Applications of Web Scraping
Price monitoring and competitor analysis for e-commerce
If you have an ecommerce business, web scraping can be beneficial for you in this scenario.
That’s right.
With the help of this tool you can monitor prices on an ongoing basis, and keep track of product availability and promotions offered by competitors. You can also take advantage of the data extracted with web scraping to track trends, and discover new market opportunities.
Lead generation and sales intelligence
Are you looking to build a list of potential customers but sigh deeply at the thought of the time it will take you to do this task? You can let web scraping do this for you quickly.
You just have to program this tool to scan a lot of websites and extract all the data that is of interest to your customer list such as contact information and company details. So with web scraping you can get a large volume of data to analyze, define better your sales goals and get those leads that you want so much.
Real estate listings and market research
Real estate is another scenario where the virtues of web scraping are leveraged. With this tool it is possible to explore a vast amount of real estate related websites to generate a list of properties.
This data can then be used to track market trends (study buyer preferences) and recognize which properties are undervalued. Analysis of this data can also be decisive in investment and development decisions within the sector.
Social media sentiment analysis
If you are looking to understand the sentiment of consumers towards certain brands, products or simply see what are the trends in a specific sector within social networks, the best way to do all this is with web scraping.
To achieve this put your scraper into action to collect posts, comments and reviews. The data extracted from social networks can be used along with NLP or AI to prepare marketing strategies and check a brand’s reputation.
Academic and scientific research
Undoubtedly, economics, sociology and computer science are the sectors that benefit the most from web scraping.
As a researcher in any of these fields you can use the data obtained with this tool to study them or make bibliographical reviews. You can also generate large-scale datasets to create statistical models and projects focused on machine learning.
Top Web Scraping Tools and Libraries
Python
If you decide to do web scraping projects, you can’t go wrong with Python!
- BeautifulSoup: this library is in charge of parsing HTML and XML documents, being also compatible with different parsers.
- Scrapy: a powerful and fast web scraping framework. For data extraction it has a high level API.
- Selenium: this tool is capable of handling websites that have a considerable JavaScript load in their source code. It can also be used for scraping dynamic content.
- Requests: through this library you can make HTTP requests in a simple and elegant interface.
- Urllib: Opens and reads URLs.

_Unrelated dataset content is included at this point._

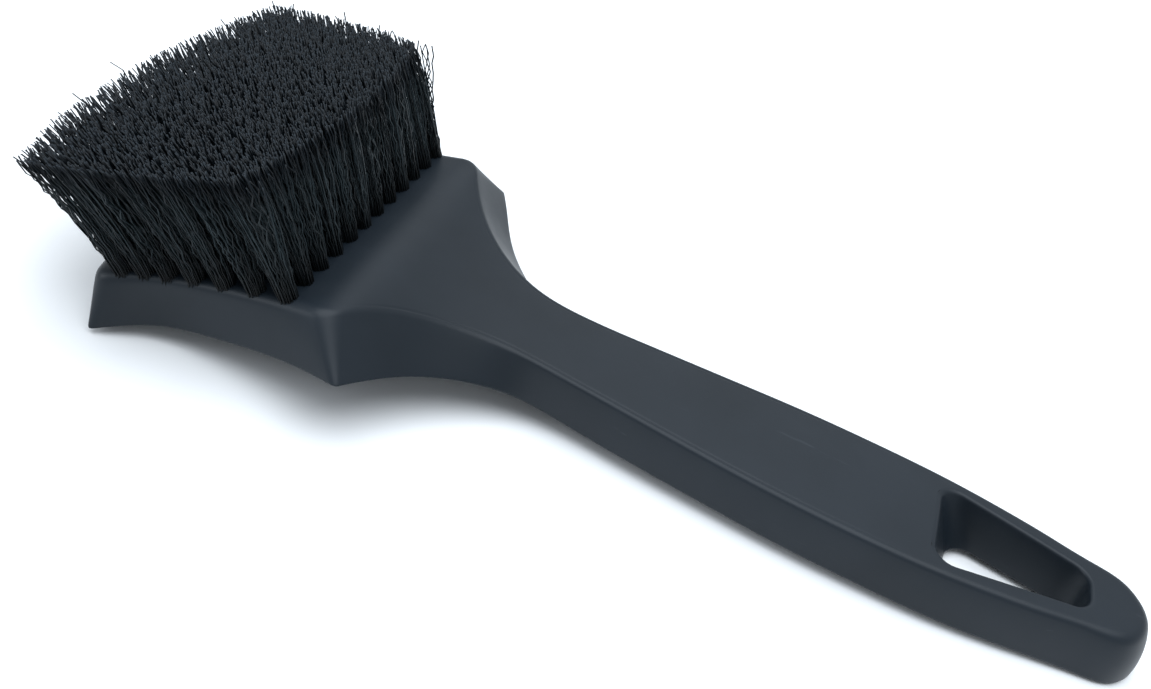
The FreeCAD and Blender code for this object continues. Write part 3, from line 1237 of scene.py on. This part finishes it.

Like Requests, it has an interface but with a lower level so you can only use it for basic web scraping tasks.
JavaScript
JavaScript is a very good second contender for web scraping, especially with Playwright.
- Puppeteer: thanks to this Node.js library equipped with a high-level API you can have the opportunity to manage a headless version of the Chrome or Chromium browser for web scraping.

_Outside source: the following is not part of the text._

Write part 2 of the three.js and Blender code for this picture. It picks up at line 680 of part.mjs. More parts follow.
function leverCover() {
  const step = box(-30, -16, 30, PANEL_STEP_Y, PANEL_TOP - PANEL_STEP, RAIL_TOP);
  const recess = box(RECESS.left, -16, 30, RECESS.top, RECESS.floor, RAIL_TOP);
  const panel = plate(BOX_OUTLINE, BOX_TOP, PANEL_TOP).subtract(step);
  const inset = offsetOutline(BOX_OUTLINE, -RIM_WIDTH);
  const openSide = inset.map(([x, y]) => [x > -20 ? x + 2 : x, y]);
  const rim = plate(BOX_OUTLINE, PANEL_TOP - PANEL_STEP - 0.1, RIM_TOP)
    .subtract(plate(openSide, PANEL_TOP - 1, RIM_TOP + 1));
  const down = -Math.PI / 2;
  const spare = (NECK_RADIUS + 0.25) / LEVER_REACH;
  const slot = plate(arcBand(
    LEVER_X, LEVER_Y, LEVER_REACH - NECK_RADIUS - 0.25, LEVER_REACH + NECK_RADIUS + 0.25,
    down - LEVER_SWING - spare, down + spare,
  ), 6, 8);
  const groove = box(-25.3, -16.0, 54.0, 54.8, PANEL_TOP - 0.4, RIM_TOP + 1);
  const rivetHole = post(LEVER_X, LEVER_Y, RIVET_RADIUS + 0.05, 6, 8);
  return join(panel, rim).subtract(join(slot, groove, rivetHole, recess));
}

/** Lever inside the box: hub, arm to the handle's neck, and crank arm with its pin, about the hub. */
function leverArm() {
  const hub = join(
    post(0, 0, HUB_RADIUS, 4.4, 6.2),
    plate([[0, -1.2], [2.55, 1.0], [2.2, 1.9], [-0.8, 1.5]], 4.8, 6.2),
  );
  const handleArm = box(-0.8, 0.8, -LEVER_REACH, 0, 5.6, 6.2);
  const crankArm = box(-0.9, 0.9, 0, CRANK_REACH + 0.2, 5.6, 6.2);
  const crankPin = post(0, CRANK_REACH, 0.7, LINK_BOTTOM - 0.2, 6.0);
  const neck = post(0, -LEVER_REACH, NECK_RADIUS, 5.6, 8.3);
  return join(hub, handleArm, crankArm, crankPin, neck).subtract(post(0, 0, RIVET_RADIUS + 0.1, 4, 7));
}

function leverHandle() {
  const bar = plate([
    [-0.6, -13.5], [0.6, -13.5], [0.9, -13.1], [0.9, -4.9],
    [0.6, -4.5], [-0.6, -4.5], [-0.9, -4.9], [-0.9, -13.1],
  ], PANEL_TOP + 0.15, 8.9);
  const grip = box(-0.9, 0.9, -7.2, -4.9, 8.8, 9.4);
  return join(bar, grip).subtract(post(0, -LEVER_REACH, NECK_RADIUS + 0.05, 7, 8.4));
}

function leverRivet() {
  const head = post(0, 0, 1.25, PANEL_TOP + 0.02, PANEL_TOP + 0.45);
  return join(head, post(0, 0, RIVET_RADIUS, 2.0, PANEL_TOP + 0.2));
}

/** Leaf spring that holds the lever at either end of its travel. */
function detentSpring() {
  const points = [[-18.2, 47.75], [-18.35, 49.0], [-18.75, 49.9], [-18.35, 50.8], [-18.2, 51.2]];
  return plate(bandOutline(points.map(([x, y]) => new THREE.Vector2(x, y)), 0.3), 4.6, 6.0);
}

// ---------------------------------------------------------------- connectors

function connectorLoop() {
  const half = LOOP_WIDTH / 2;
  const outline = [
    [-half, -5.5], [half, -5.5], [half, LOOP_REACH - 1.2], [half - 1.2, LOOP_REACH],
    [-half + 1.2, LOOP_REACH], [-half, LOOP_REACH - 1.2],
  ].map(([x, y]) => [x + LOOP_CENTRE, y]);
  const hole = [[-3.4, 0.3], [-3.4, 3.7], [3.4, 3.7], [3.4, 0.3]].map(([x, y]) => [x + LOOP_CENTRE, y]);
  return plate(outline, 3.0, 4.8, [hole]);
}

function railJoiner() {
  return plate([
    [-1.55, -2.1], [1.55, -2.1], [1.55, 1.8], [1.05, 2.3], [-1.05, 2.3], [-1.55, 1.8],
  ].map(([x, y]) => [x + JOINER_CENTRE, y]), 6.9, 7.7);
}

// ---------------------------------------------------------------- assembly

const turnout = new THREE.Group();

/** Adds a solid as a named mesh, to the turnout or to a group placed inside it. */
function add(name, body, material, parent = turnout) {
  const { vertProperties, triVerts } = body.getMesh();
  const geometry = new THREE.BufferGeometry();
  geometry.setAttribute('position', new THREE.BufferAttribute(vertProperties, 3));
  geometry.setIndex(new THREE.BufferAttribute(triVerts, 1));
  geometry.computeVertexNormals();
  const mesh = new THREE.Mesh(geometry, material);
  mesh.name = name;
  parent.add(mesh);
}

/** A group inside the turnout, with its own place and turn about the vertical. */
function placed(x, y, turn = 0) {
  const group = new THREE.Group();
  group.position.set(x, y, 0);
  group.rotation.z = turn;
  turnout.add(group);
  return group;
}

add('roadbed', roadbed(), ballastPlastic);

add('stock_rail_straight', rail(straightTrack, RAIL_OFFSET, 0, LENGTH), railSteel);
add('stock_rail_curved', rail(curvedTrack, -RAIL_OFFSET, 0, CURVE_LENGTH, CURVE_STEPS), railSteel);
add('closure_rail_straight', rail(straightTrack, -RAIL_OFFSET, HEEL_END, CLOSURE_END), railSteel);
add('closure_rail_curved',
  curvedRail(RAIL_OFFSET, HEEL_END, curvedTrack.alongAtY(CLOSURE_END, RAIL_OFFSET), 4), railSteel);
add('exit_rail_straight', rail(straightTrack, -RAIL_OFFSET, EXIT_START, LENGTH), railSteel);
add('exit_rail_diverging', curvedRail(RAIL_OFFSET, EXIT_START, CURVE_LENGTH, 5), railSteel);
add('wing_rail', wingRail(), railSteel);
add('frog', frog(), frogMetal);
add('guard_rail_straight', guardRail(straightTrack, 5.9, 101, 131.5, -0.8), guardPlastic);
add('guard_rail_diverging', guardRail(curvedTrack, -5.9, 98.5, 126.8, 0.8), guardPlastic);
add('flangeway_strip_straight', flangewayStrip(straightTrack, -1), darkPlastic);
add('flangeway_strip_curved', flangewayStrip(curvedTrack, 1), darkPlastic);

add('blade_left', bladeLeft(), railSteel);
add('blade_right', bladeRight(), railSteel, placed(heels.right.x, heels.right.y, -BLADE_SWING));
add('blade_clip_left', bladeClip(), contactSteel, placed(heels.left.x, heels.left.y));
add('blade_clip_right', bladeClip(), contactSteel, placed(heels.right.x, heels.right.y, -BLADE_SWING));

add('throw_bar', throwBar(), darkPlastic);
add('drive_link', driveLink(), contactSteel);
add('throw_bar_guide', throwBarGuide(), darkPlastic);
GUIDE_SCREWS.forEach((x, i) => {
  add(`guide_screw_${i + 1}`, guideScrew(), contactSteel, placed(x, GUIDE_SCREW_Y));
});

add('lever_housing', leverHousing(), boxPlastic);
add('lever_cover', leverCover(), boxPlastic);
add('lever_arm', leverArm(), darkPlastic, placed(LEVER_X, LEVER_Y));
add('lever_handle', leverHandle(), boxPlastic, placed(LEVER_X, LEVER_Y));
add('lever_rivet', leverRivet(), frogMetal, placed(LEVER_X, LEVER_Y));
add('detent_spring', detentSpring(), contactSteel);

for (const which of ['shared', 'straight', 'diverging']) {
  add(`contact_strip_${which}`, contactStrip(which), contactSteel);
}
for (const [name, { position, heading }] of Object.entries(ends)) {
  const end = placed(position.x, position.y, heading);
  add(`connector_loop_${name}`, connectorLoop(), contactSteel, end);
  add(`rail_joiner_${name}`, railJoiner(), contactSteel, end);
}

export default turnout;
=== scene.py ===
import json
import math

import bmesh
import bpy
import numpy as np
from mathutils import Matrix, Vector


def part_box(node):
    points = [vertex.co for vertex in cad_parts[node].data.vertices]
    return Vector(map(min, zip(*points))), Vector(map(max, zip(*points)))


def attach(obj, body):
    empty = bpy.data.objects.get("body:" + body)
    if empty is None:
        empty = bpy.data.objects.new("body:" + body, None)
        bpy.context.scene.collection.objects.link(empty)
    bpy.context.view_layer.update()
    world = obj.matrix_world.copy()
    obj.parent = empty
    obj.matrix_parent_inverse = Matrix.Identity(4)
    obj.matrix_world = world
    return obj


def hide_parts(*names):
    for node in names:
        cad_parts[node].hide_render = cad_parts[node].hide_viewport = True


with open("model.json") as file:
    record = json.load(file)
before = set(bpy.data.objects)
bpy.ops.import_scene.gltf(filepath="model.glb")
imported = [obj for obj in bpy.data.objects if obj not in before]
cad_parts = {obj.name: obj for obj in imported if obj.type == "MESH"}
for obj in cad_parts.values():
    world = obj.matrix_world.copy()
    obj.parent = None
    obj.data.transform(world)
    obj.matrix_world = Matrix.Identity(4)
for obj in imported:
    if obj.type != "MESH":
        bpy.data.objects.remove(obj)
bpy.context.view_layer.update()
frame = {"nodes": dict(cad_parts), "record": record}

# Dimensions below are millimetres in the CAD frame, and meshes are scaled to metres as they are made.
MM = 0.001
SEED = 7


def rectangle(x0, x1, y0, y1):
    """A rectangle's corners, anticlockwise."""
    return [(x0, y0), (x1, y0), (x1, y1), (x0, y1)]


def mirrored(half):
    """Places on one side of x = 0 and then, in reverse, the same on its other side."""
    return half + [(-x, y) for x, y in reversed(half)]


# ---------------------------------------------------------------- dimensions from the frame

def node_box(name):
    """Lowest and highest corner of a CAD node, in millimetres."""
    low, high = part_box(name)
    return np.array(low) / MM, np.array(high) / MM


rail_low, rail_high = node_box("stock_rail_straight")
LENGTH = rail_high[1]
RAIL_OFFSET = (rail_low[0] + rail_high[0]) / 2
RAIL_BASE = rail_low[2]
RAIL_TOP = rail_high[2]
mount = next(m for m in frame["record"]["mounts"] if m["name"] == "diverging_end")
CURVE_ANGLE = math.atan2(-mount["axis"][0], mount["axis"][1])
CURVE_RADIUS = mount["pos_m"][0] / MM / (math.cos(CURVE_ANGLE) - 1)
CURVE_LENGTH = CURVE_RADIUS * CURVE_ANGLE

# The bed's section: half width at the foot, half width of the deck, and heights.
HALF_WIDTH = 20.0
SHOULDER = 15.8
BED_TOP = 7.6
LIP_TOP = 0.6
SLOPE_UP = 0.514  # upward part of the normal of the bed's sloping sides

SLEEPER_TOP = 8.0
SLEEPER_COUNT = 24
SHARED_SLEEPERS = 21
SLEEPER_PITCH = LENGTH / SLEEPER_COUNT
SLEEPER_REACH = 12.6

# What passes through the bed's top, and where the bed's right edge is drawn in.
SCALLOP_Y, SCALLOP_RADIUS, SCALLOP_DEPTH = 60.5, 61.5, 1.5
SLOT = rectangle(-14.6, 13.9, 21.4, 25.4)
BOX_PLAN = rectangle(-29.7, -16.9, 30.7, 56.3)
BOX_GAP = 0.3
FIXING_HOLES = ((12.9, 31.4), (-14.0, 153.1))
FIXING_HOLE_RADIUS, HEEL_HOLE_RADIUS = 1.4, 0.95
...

- Cheerio: similar to jQuery, this library lets you parse and manipulate HTML. To do so, it has a syntax that is easy to get familiar with.

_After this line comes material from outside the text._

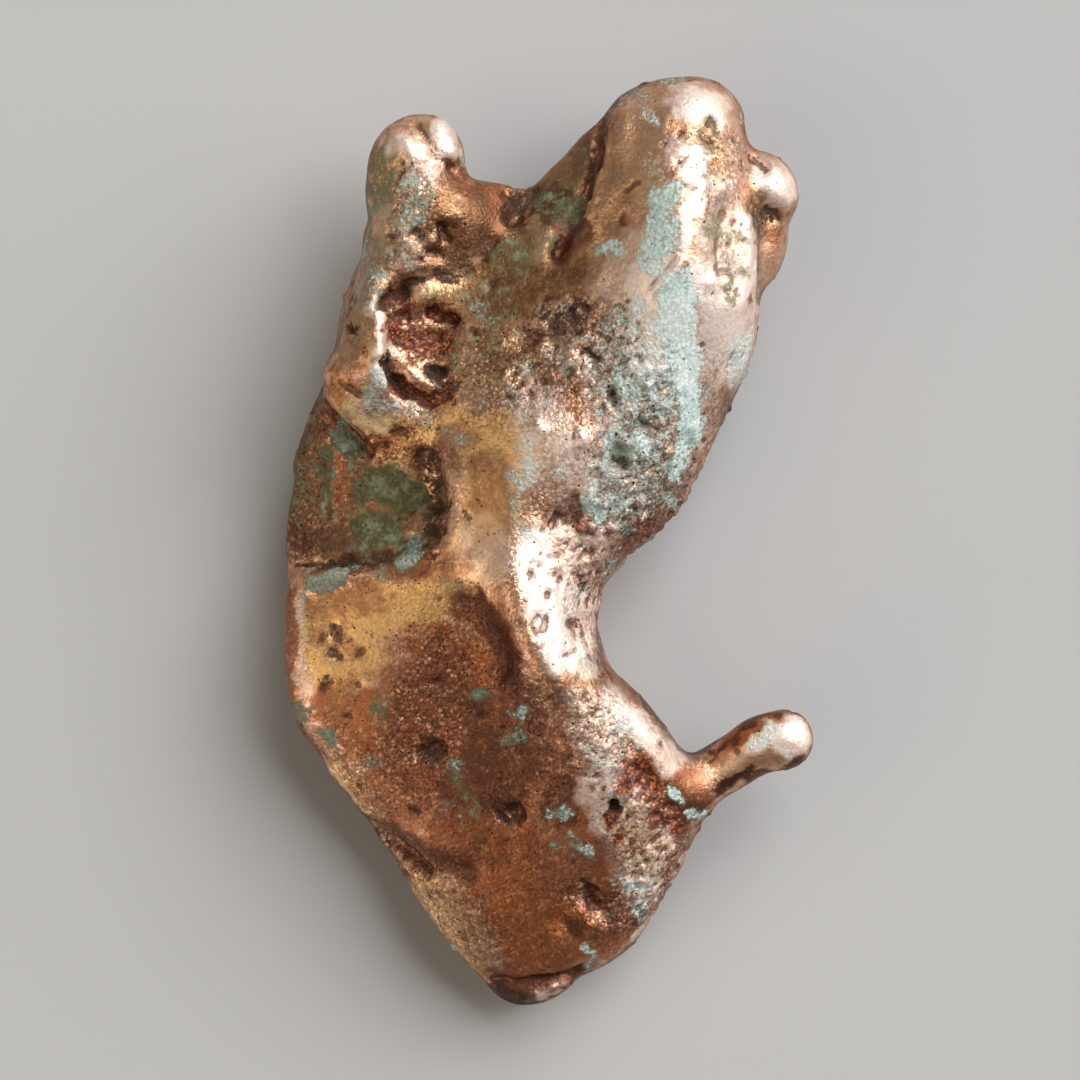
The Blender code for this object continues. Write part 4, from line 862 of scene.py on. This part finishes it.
def relief(n, t, c):
    """Fine bumps over the facets: cobbled grains, grit, crust and pocks."""
    cobble = n.times(n.times(t.grain_middle, c.crisp), n.blend(c.grain, COBBLE_METAL, COBBLE_GRAIN))
    grit = n.blend(c.gold, n.blend(c.dark, FINE_METAL, FINE_DARK), FINE_GOLD)
    height = n.times_plus(t.fine, grit, n.times_plus(c.crust, CRUST_HEIGHT, cobble))
    height = n.times_plus(c.pock, POCK_HEIGHT, height)
    inputs = {"Strength": BUMP_STRENGTH, "Distance": BUMP_DISTANCE, "Height": height}
    return n.add("Bump", {**inputs, "Normal": facets(n, t, c)})[0]


def native_copper():
    material = bpy.data.materials.new(FINISH)
    material.use_nodes = True
    material.node_tree.nodes.clear()
    n = Nodes(material.node_tree)
    t = textures(n)
    c = covers(n, t)
    marks(n, t, c)
    shader = n.add("BsdfPrincipled", {
        "Base Color": crusted(n, t, c, speckled(n, t, c, tarnished(n, t, c))),
        "Metallic": metalness(n, c),
        "Roughness": roughness(n, t, c),
        "Normal": relief(n, t, c),
        "Specular IOR Level": SPECULAR,
    })
    n.add("OutputMaterial", {"Surface": shader[0]})
    return material


# ---- putting it together
def shaped_skin():
    """The skin with all its small forms and masks, in millimetres."""
    skin = fine_skin()
    spread = Spread(skin)
    relax(skin, spread)
    masks = painted(points_of(skin), normals_of(skin))
    paint_side_shade(points_of(skin), normals_of(skin), masks)
    cut(skin, CUTS)
    scatter(skin, masks)
    masks["cavity"] = hollows(skin, spread)
    store(skin, masks)
    keep_above_floor(skin)
    return skin


def nugget():
    skin = shaped_skin()
    skin.transform(Matrix.Scale(MM, 4))
    skin.polygons.foreach_set("use_smooth", np.ones(len(skin.polygons), bool))
    skin.materials.append(native_copper())
    thing = link(bpy.data.objects.new(PIECE, skin))
    unwrap(thing)
    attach(thing, "root")
    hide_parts(NODE)


def plain_floor():
    mesh = bpy.data.meshes.new("floor")
    half = FLOOR_SIDE / 2
    corners = [(-half, -half, 0), (half, -half, 0), (half, half, 0), (-half, half, 0)]
    mesh.from_pydata(corners, [], [(0, 1, 2, 3)])
    floor = link(bpy.data.objects.new("floor", mesh))
    material = bpy.data.materials.new("floor_paper")
    material.use_nodes = True
    shader = material.node_tree.nodes["Principled BSDF"]
    shader.inputs["Base Color"].default_value = FLOOR_COLOUR
    shader.inputs["Roughness"].default_value = FLOOR_ROUGHNESS
    mesh.materials.append(material)


def lamps():
    for name, direction, distance, side, radiance, colour in LAMPS:
        lamp = bpy.data.lights.new(name, "AREA")
        lamp.shape, lamp.size = "SQUARE", side
        lamp.energy, lamp.color = radiance * math.pi * side ** 2, colour
        placed = link(bpy.data.objects.new(name, lamp))
        towards = Vector(direction).normalized()
        placed.location = towards * distance
        placed.rotation_euler = towards.to_track_quat("Z", "Y").to_euler()
        placed.visible_camera = False


def sky():
    world = bpy.data.worlds.new("sky")
    world.use_nodes = True
    world.node_tree.nodes["Background"].inputs["Color"].default_value = SKY
    bpy.context.scene.world = world


def camera():
    """Looks straight down, with the nugget's middle where it is in the frame."""
    lens = bpy.data.cameras.new("camera")
    lens.lens, lens.sensor_width = LENS, SENSOR
    lens.clip_start = CLIP_START
    placed = link(bpy.data.objects.new("camera", lens))
    pixel = MM / PIXELS_PER_MM
    distance = FRAME_PIXELS * pixel * LENS / SENSOR
    placed.location = (
        (FRAME_PIXELS / 2 - MIDDLE_PIXEL[0]) * pixel,
        (MIDDLE_PIXEL[1] - FRAME_PIXELS / 2) * pixel,
        distance + FOCUS_HEIGHT * MM,
    )
    bpy.context.scene.camera = placed


nugget()
plain_floor()
lamps()
sky()
camera()
bpy.context.scene.view_settings.view_transform = "Standard"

- Axios: this popular library gives you a simple API to perform HTTP requests. It can also be used as an alternative to the HTTP module built into Node.js.
- Playwright: Similar to Puppeteer, it’s a Node.js library but newer and better. It was developed by Microsoft, and unlike Windows 11 or the Edge Browser, it doesn’t suck! Offers features like cross-browser compatibility and auto-waiting.
Ruby
I have never touched a single line of Ruby code in my life, but while researching for this post, I saw some users on Reddit swear it’s better than Python for scraping. Don’t ask me why.
- Mechanize: besides extracting data, this Ruby library can be programmed to fill out forms and click on links. It can also be used for JavaScript page management and authentication.
- Nokogiri: a library capable of processing HTML and XML source code. It supports XPath and CSS selectors.
- HTTParty: has an intuitive interface that will make it easier for you to make HTTP requests to the server, so it can be used as a base for web scraping projects.
- Kimurai: It builds on Mechanize and Nokogiri. It has a better structure and handles tasks such as crawling multiple pages, managing cookies, and handling JavaScript.
- Wombat: A Ruby gem specifically designed for web scraping. It provides a DSL (Domain Specific Language) that makes it easier to define scraping rules.
PHP
Just listing it for the sake of having a complete article, but don’t use PHP for scraping.
- Goutte: designed on Symfony’s BrowserKit and DomCrawler components. This library has an API that you can use to browse websites, click links and collect data.
- Simple HTML DOM Parser: parsing HTML and XML documents is possible with this library. Thanks to its jQuery-like syntax, it can be used to manipulate the DOM.
- Guzzle: its high-level API allows you to make HTTP requests and manage the different responses you can get back.
Java
What are the libraries that Java makes available for web scraping? Let’s see:
- JSoup: analyzing and extracting elements from a web page will not be a problem with this library, which has a simple API to help you accomplish this mission.
- Selenium: allows you to manage websites with a high load of JavaScript in its source code, so you can extract all the data in this format that are of interest to you.
- Apache HttpClient: use the low-level API provided by this library to make HTTP requests.
- HtmlUnit: This library simulates a web browser without a graphical interface (aka it’s headless), and allows you to interact with websites programmatically. Specially useful for JavaScript-heavy sites and to mimic user actions like clicking buttons or filling forms.
Final Thoughts on This Whole Web Scraping Thing
I hope it’s clear now: web scraping is very powerful in the right hands!
Now that you know what it is, and the basics of how it works, it’s time to learn how to implement it in your workflow, there are multiple ways a business could benefit from it.
Programming languages like Python, JavaScript and Ruby are the undisputed kings of web scraping. You could use PHP for it… But why? Just why!?
Seriously, don’t use PHP for web-scraping, let it be on WordPress and Magento.